Set problem: Write the material out again in full, exactly.

Information supplied:
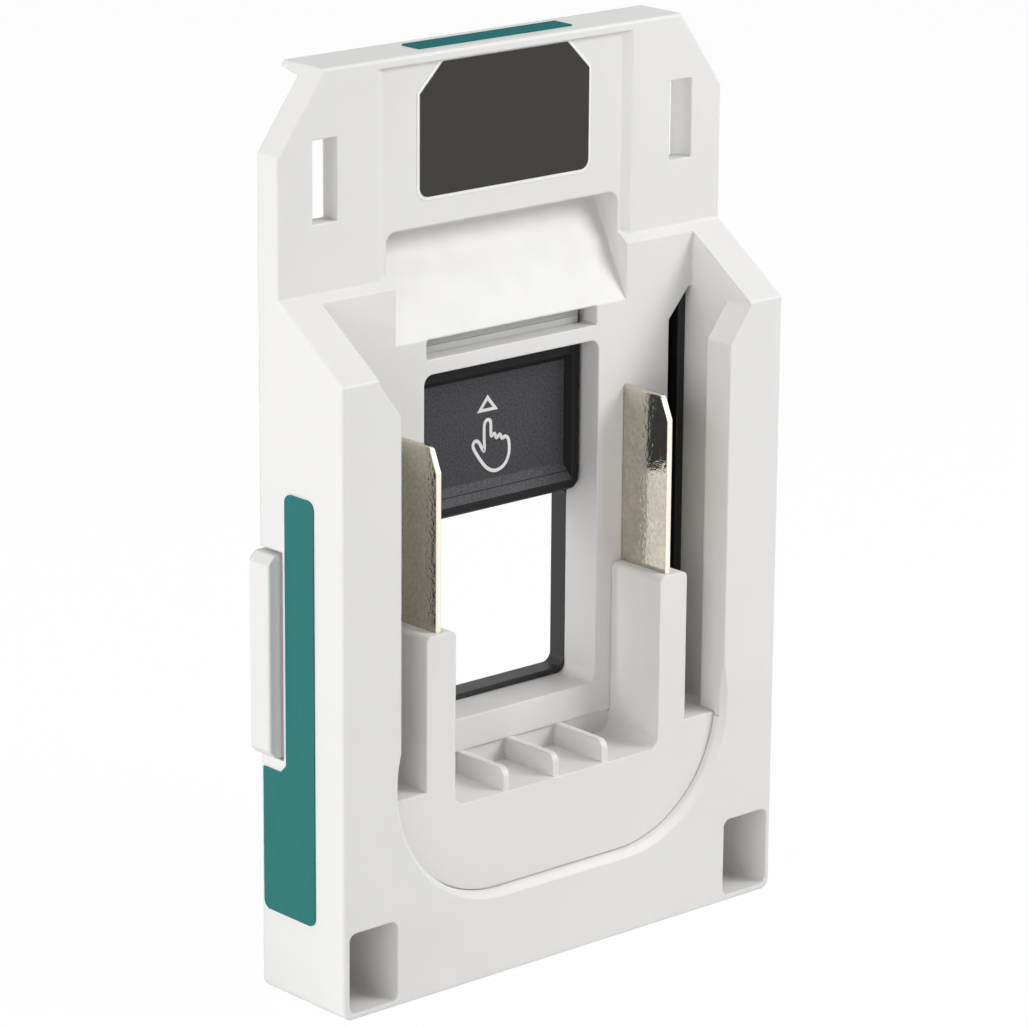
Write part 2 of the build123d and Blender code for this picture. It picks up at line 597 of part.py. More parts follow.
# Terminal block
def terminal_block():
    """The U-shaped block in the opening, with two legs that carry the blades and three fins."""
    inset = SEAT_GAP
    body = forward(cradle(inset, SHOULDER_TOP), BLOCK_BACK, BLOCK_DEPTH)
    leg = box(LEG_IN, LEG_OUT, FLOOR_DEPTH + SEAT_GAP / 2, BLOCK_DEPTH, NOTCH_FLOOR, LEG_TOP)
    tops = [e for e in leg.edges().filter_by(Axis.Y) if e.center().Z > SHOULDER_TOP]
    body += join(pair(fillet(tops, LEG_ROUND)))
    notch_back = FLOOR_DEPTH - WALL / 4
    notch = box(-LEG_IN, LEG_IN, notch_back, BLOCK_DEPTH + OVERRUN, NOTCH_FLOOR, LEG_TOP)
    lows = [e for e in notch.edges().filter_by(Axis.Y) if e.center().Z < NOTCH_FLOOR + NOTCH_ROUND]
    body -= fillet(lows, NOTCH_ROUND)
    seat = FRONT_BACK - SEAT_GAP
    body += forward(cradle(inset - FLANGE_LIP, CHANNEL_FOOT - FLANGE_DROP), seat - FLANGE_THICK, seat)
    body -= block_hollow()
    body += join([block_rib((i - (RIB_COUNT - 1) / 2) * RIB_PITCH) for i in range(RIB_COUNT)])
    for cutter in pair(blade_slot()):
        body -= cutter
    return body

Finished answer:
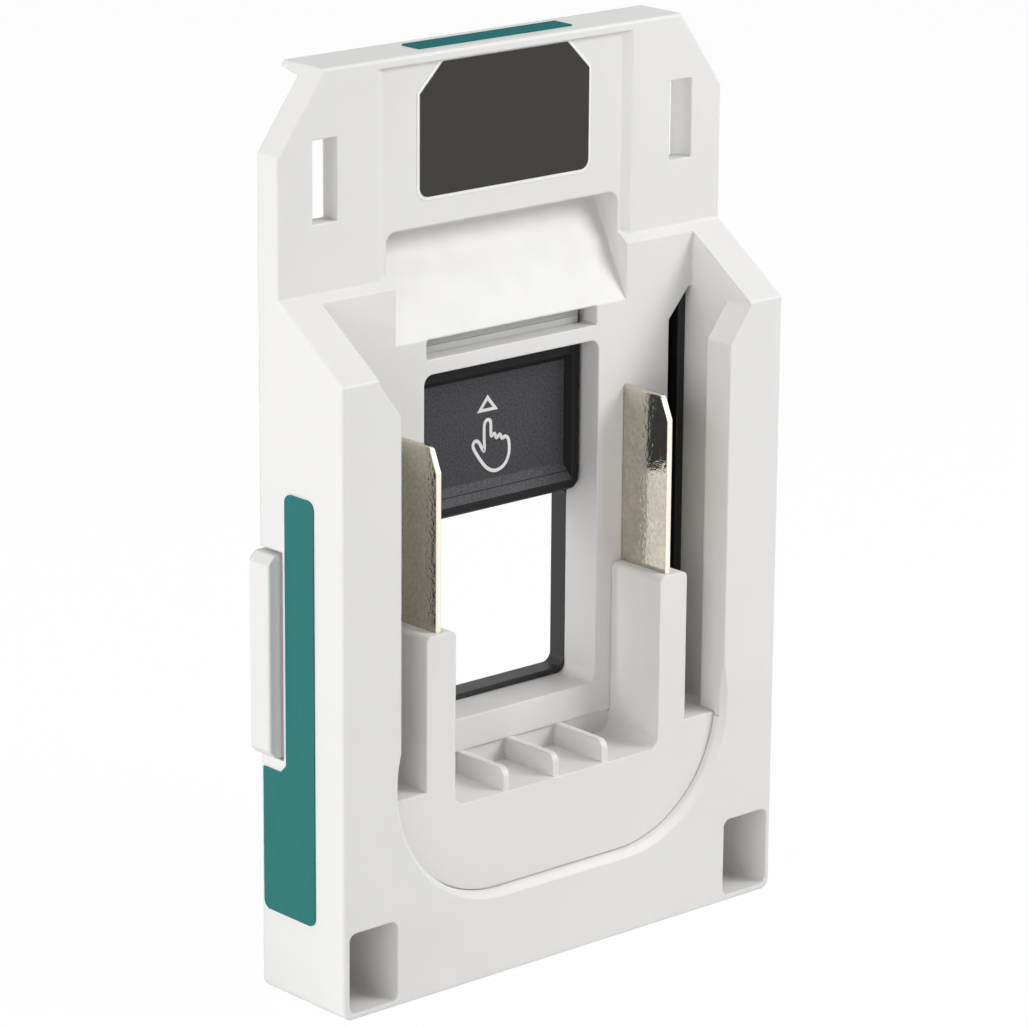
Write part 2 of the build123d and Blender code for this picture. It picks up at line 597 of part.py. More parts follow.
# Terminal block
def terminal_block():
    """The U-shaped block in the opening, with two legs that carry the blades and three fins."""
    inset = SEAT_GAP
    body = forward(cradle(inset, SHOULDER_TOP), BLOCK_BACK, BLOCK_DEPTH)
    leg = box(LEG_IN, LEG_OUT, FLOOR_DEPTH + SEAT_GAP / 2, BLOCK_DEPTH, NOTCH_FLOOR, LEG_TOP)
    tops = [e for e in leg.edges().filter_by(Axis.Y) if e.center().Z > SHOULDER_TOP]
    body += join(pair(fillet(tops, LEG_ROUND)))
    notch_back = FLOOR_DEPTH - WALL / 4
    notch = box(-LEG_IN, LEG_IN, notch_back, BLOCK_DEPTH + OVERRUN, NOTCH_FLOOR, LEG_TOP)
    lows = [e for e in notch.edges().filter_by(Axis.Y) if e.center().Z < NOTCH_FLOOR + NOTCH_ROUND]
    body -= fillet(lows, NOTCH_ROUND)
    seat = FRONT_BACK - SEAT_GAP
    body += forward(cradle(inset - FLANGE_LIP, CHANNEL_FOOT - FLANGE_DROP), seat - FLANGE_THICK, seat)
    body -= block_hollow()
    body += join([block_rib((i - (RIB_COUNT - 1) / 2) * RIB_PITCH) for i in range(RIB_COUNT)])
    for cutter in pair(blade_slot()):
        body -= cutter
    return body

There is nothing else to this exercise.